The Bus Stops Here: Time to rethink transfer points, again

Transfer points were developed to address Madison's rapid growth, but political forces have seen them placed at inconvenient locations (Courtesy photo)Transfer points were developed to address Madison's rapid growth, but political forces have seen them placed at inconvenient locations (Courtesy photo)

-- The Bus Stops Here is produced monthly by members of Madison  Area Bus Advocates

Maybe it is just due to the weariness of having wrangled over the issue of transfer points cum bus hubs for so many years, but the latest five-year Transit Development Plan formally adopted in March and April of 2013 explicitly skirts the issue of transfer point location while focusing on bus stop elimination. 

Such judgment appears curious because Madison’s future depends on a healthy, vibrant, public transportation system on par (or better) with what people expect of any progressive, forward-looking urban area.  Curious, because current transfer point locations are an acknowledged disaster, whether because of safety and cost, bus routing and scheduling, or a hoped-for future Bus Rapid Transit system. 

If the main justification for system changes is that they boost ridership, can one honestly expect that ignoring the unappealing nature of the current transfer points until 2018 at the earliest will boost ridership?

Or maybe the idea is to simply compound one error after another and route buses to bypass the unpopular transfer points rather than making those stops the appealing, vibrant, and bustling places they could and should be?  Seriously, people are suggesting this.

The following is a very brief background into the current placement and condition of the transfer points that were established in July of 1998 after years of wrangling. Those stations are not only pivotal, they are also very different from what was originally proposed.

Madison more than doubled in land area between 1960 and 2010, primarily by annexing undeveloped neighboring land in a short-sighted attempt to add property to the tax rolls while discounting the debt it was acquiring for upgrading and maintaining infrastructure  (A map from the city’s 2005 Comprehensive Plan tells the story well).  In 1960 Madison had 35.7 square miles of land.   In 2010, it had 76.8 square miles of land.

Newer developments tended to use much more space - whereas older Madison neighborhoods might average ten or more people per acre (including everything, not just residences), peripheral neighborhoods might average half or less.

The auto-centric sprawl included the establishment of such peripheral shopping malls as East Towne and West Towne, and the relocation of centrally-located retail, employment centers and warehouses.

Though many planners now might think land use and transportation too interconnected to reasonably consider one without the other, most planners involved in the 2005 Comprehensive Plan did not. Metro planners did of course, linking the peripheral growth to a decline in ridership from 13.8 million passengers in 1981 to 8.9 million by 1989 even as the city’s population grew from 170,616 in 1980 to 190,766 in 1990.  If it were to survive, the system had to change from focusing exclusively on downtown.
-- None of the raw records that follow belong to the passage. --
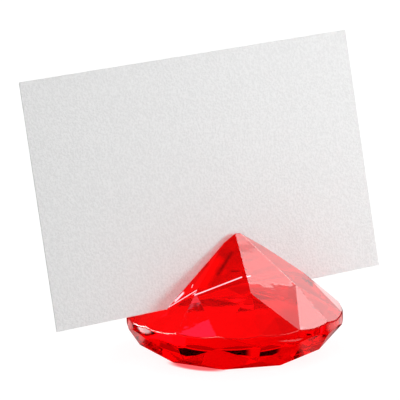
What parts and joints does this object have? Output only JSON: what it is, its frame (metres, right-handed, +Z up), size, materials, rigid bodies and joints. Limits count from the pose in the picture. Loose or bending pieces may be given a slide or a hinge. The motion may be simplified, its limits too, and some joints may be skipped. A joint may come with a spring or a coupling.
{
  "type": "place card holder",
  "caption": "Faceted gem-shaped place card holder with a leaning slit across its point and a blank card standing in it.",
  "frame": {"origin": "centre of the flat octagonal face that the gem stands on", "axes": "+X along the slit, +Z up, and the face of the card looks towards -Y"},
  "size_m": [0.0872, 0.049, 0.0694],
  "materials": {
    "red_acrylic": "polished, clear red",
    "card_stock": "matt felt-marked paper"
  },
  "bodies": {
    "holder": {"gem_holder": "red_acrylic"},
    "card": {"place_card": "card_stock"}
  },
  "joints": [
    {"name": "card_lift", "type": "slide", "parent": "holder", "child": "card", "axis": [0, 0.1803, 0.9836], "range_m": [0, 0.018]}
  ]
}
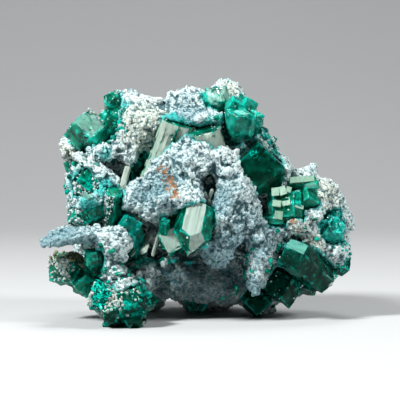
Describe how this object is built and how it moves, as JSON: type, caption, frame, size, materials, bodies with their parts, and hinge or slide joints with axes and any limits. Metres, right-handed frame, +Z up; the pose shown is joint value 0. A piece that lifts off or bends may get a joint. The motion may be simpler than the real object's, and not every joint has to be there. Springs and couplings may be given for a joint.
{
  "type": "dioptase mineral specimen",
  "caption": "Cluster of emerald dioptase crystals grown together in a pale blue-white grainy crust, standing on level feet.",
  "frame": {"origin": "centre of the bounding box's base, at the level the specimen stands on", "axes": "+X to the right in the picture's view, +Y away from the viewer, +Z up"},
  "size_m": [0.0854, 0.062, 0.066],
  "materials": {
    "crust": "dull grainy blue-white crust",
    "dioptase": "clear to frosted emerald green crystal"
  },
  "bodies": {
    "root": {"crust": "crust", "upper_left_cluster": "dioptase", "left_edge_cluster": "dioptase", "left_broken_crystal": "dioptase", "lower_left_cluster": "dioptase", "foot_cluster": "dioptase", "top_cluster": "dioptase", "gap_prism": "dioptase", "striated_prisms": "dioptase", "right_rhomb": "dioptase", "right_step_cluster": "dioptase", "front_prism": "dioptase", "far_right_cluster": "dioptase", "lower_right_cluster": "dioptase", "base_plates": "dioptase", "back_left_cluster": "dioptase", "back_top_cluster": "dioptase", "back_right_cluster": "dioptase", "back_low_cluster": "dioptase"}
  },
  "joints": []
}
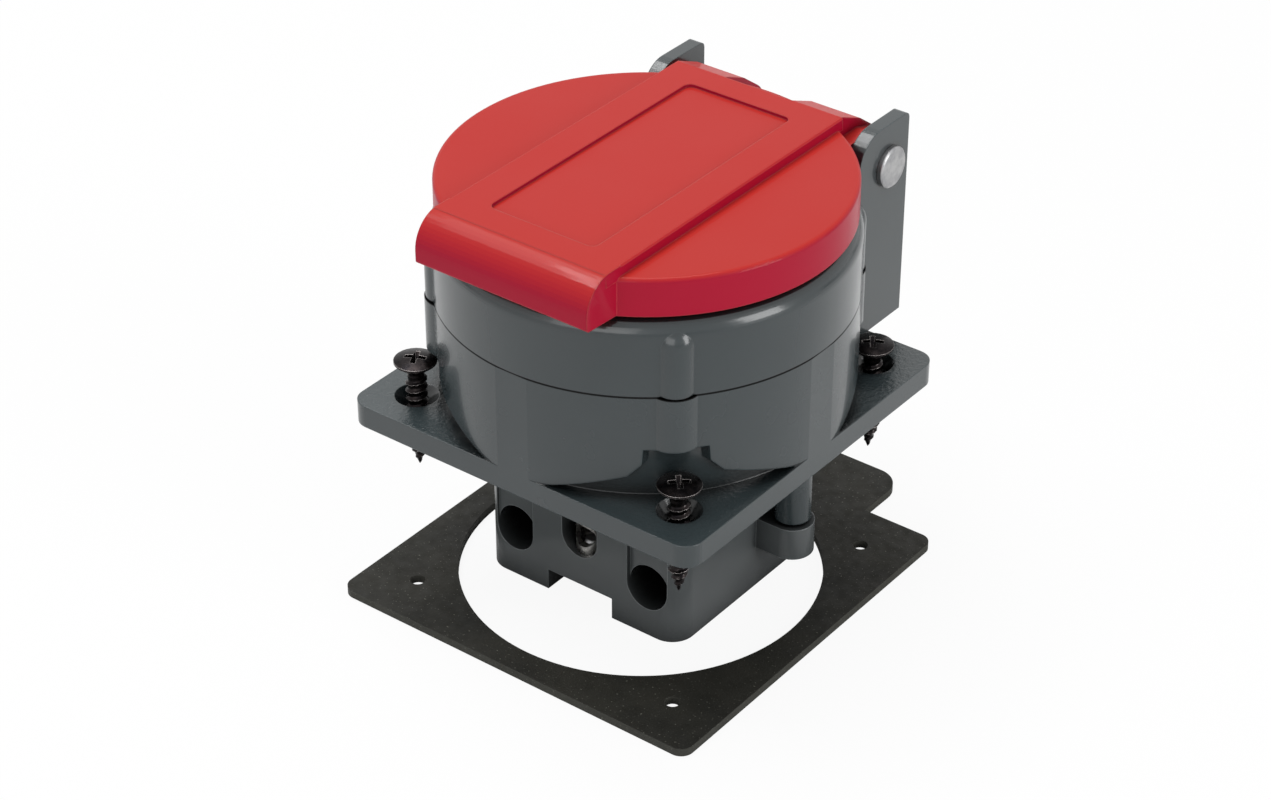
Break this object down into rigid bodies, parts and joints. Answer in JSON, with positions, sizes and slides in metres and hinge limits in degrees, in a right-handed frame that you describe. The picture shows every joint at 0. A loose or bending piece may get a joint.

Metro proposed the location of two hubs along what it called a “transit priority corridor” between the East and West Towne shopping malls. With them, travelers would not have to go all the way downtown to catch a bus going out in a different direction.  Metro procured a federal grant for 75 percent of the design and construction cost of hubs envisioned to be “... enclosed, climate-controlled buildings adjacent to bus parking bays” (p. 2).  There would be canopies over the boarding areas, enclosed waiting areas, camera monitors, lighting, signs, and landscaping. Just imagine that when it is 5 degrees out!

Plans were for the eastern hub to be in the parking area behind the Madison East Shopping Center and for the western hub to be on Vernon Boulevard between Segoe Road. and Midvale Blvd., an area that stays curiously unused to this day. 
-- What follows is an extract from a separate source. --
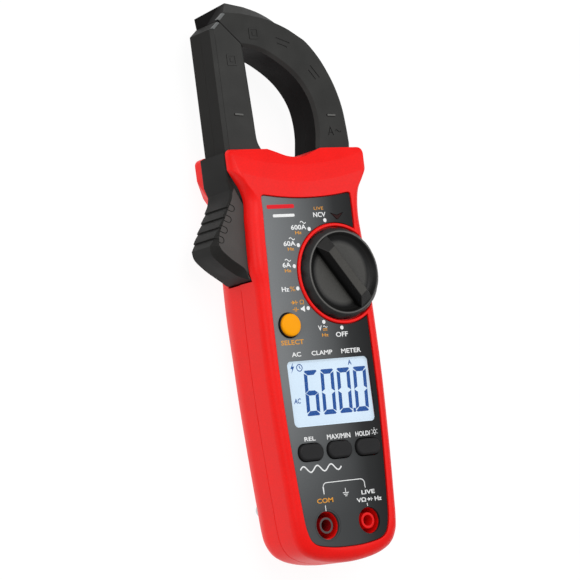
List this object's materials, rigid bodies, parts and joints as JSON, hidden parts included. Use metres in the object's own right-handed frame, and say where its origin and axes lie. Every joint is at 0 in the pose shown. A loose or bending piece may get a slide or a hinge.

The community exploded in opposition. There were the usual objections – traffic, lost parking space, noise, exhaust fumes – but whether said or not was also the stigma associated with the bus: “We are too good to ride the bus and do not want a bus hub located in our neighborhood.  Bus riders are predominantly poor, minority, elderly, disabled, or undesirable for some other reason, and we do not want them to congregate close to where we live.”

There even developed a formal Hilldale Area Citizens Committee whose reason for existence was to oppose a bus hub at Vernon Boulevard and a group on the east side to oppose a hub on Winnebago.

The original hub proposal was withdrawn in late 1990, but that did not mean the need for change withdrew as well.  Instead, Metro wanted to make a plan that would address as many concerns as possible.

Unfortunately, the lessons learned led to a far inferior set of transfer points that could be described as self-fulfilling prophecy and will hopefully be changed.  For one, the sites were away from residential areas although one might think it most convenient to be able to walk over to a major bus hub.  “What?  Walk, not drive?”

For two, there would be no enclosed waiting area.  The comfort and convenience of people who actually ride the bus and need to transfer could not trump the concern of others that enclosed shelters would attract loiterers and vagrants.  Why should the comfort of second-class citizen bus riders matter anyway?

For three, other amenities such as bathrooms or comfortable seating would likewise be eliminated to discourage loitering.  Discouraging everyone is more like it.

Surely Madison is better than this.  It is time to rethink the whole thing.